Law officers searched the area surrounding McDaniels' home into Wednesday morning, though Meadows said authorities did not believe there were additional suspects. He said the search was being conducted as a precaution.
The shootings began around 5 p.m. when Mellie McDaniel arrived home. The sheriff was notified that "intruders entered the area around his home," Meadows said.
Mellie McDaniel was shot moments later. A deputy also was shot.
Other officers, including the sheriff, arrived and killed the two suspects in an exchange of gunfire, Meadows said. The names of the deputy and the suspects were not released.
Meadows said he could not say whether McDaniel fired his weapon. The sheriff was not injured.
Meadows would not discuss a potential motive for the shootings.
"We believe the sheriff's home was selected and targeted," he said.
Edwin Douglas said he was taking a nap at his brother's house, across the street from the McDaniels', when gunfire awoke him.
"I heard 15 to 20 gunshots," Douglas told The News Herald of Panama City. "It was quite a bit of excitement.
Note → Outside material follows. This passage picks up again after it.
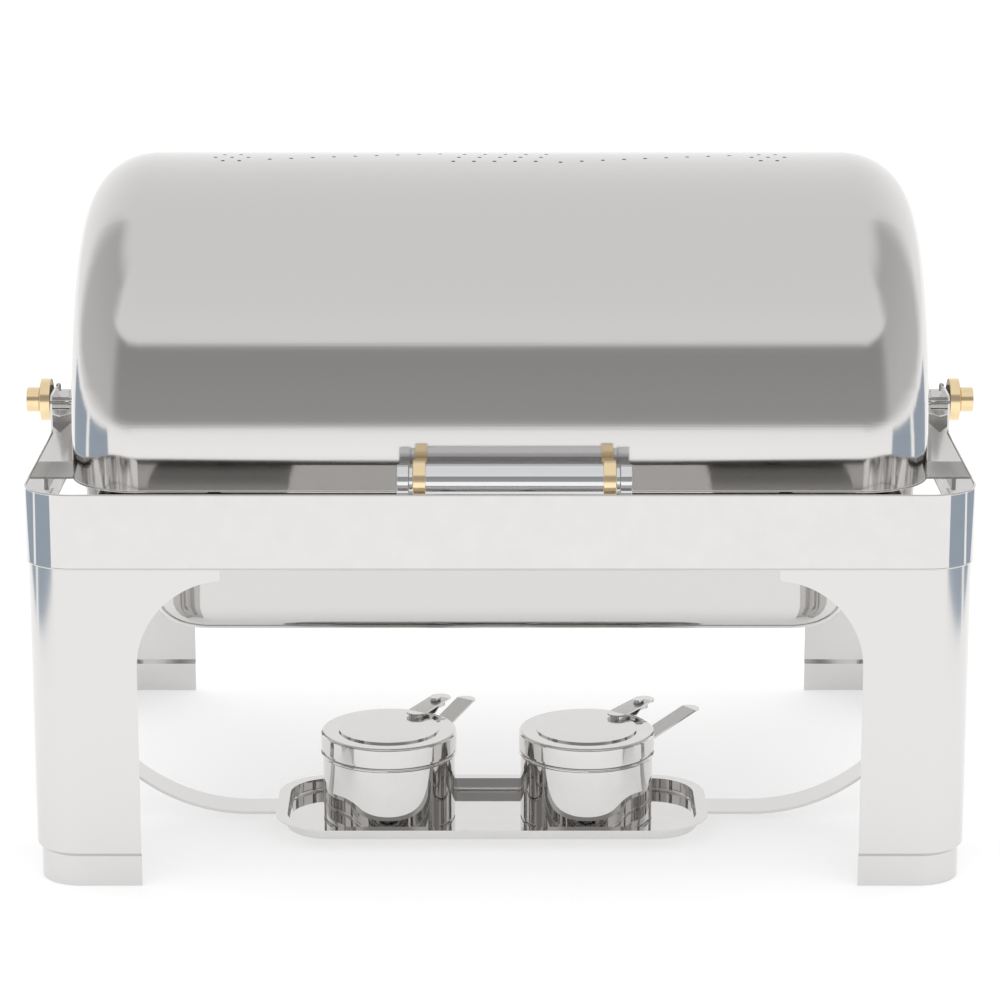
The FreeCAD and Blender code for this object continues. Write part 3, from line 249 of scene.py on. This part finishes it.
def satin_sheet(name, grain, colour=1.0, rough=1.0):
    """Satin steel: fine rolling lines along one axis, slow cloudy variation and faint
    polishing smears. grain is the stretch of the lines on each axis."""
    look = bpy.context.scene.chafer_finish

    def paint(shader):
        lines = shader.noise(grain, detail=4.0, rough=0.6)
        cloud = shader.noise((5.0, 5.0, 5.0), detail=2.0)
        smear = shader.noise((9.0, 3.0, 14.0), detail=3.0, rough=0.7)
        tone = (lines - 0.5) * 0.10 + (cloud - 0.5) * 0.10 + 0.5
        steel = tuple(look.steel)
        base = shader.mix(tone, shade(steel, 0.93 * colour), shade(steel, 1.06 * colour))
        gloss = look.satin * rough
        roughness = gloss + (lines - 0.5) * (0.30 * gloss) + (smear - 0.45) * (0.35 * gloss)
        return {
            "Base Color": base,
            "Metallic": 1.0,
            "Roughness": roughness.above(0.02),
            "Normal": shader.bump(lines, 0.05, 0.0002),
        }
    return finish(name, paint)


def polished_sheet(name, colour=1.0, rough=1.0):
    """Polished steel: almost a mirror, with a faint orange-peel wave and wipe marks."""
    look = bpy.context.scene.chafer_finish

    def paint(shader):
        wave = shader.noise((60.0, 60.0, 60.0), detail=2.0)
        wipe = shader.noise((12.0, 40.0, 12.0), detail=3.0, rough=0.7)
        steel = tuple(look.steel)
        base = shader.mix(wave, shade(steel, 0.96 * colour), shade(steel, 1.04 * colour))
        gloss = look.polish * rough
        return {
            "Base Color": base,
            "Metallic": 1.0,
            "Roughness": (gloss + (wipe - 0.45) * (0.8 * gloss)).above(0.012),
            "Normal": shader.bump(wave, 0.04, 0.0004),
        }
    return finish(name, paint)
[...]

About 20 police cars showed up."
McDaniel's father was gunned down while working at a Jackson County gas station in 1980. McDaniel, then a sheriff's deputy, responded to a robbery call to find his father, former Malonen Mayor John P. McDaniel Jr., shot to death. Serial killer Henry Lee Lucas later confessed.
McDaniel spoke at a news conference in 1990 when Lucas was extradited from Texas to Florida.
"We never quit working a murder case," McDaniel said then. "We will always continue to work any and every murder case until we come to a happy conclusion -- that conclusion being the person who committed the heinous crime will go to justice."


----------